Я отчетливо помню, как упала последняя. За день до смерти, почему-то, собрались около него все вместе: мама, мы — четверо сыновей, наши жены и его самые верные ученики. Он был уже не первый день без сознания. И вдруг, именно тогда, когда все сгрудились вокруг, ресницы дрогнули, отец открыл свои всё еще светло-синие глаза и внимательно посмотрел на каждого.
Какой это был кроткий, тихий и озаренный внутренним светом взгляд! Будто бы все-все уже улеглось в душе, и остался лишь этот нежный свет, предназначенный только для него, явленный и нам, его успокаивающим, последним усилием. Отец улыбнулся и тихо ушел в свой свет.

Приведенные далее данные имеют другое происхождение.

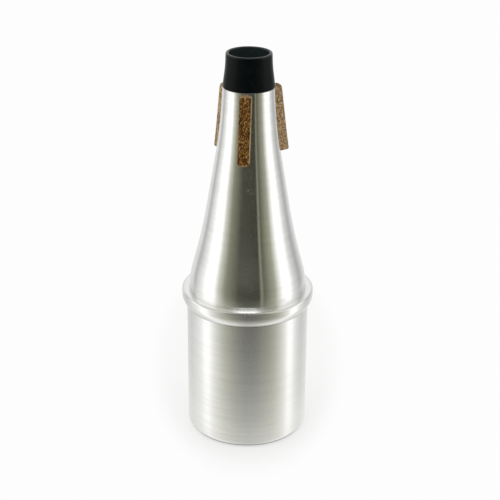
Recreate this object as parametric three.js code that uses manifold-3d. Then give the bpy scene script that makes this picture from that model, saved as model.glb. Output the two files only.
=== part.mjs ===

Я понял, что он простился с нами. Простился навсегда и простил. Но меня потрясла его улыбка. Так же загадочно улыбаются младенцы. И так же внимательно, словно узнавая, вглядываются в родные лица. Говорят, что они еще ничего не видят и ничего не понимают. Но откуда нам знать это о них, всплывающих, как корабли, из таинственной глубины? Мой отец, проживший свой век на пределе, в борьбе и страданиях, ушел в глубину с улыбкой и взглядом младенца, с глазами, светящимися спокойствием и любовью. Ушел к тем, кого сам называл Молчащим Большинством.
Отец, ты замкнул в моем сознании и этот великий круг.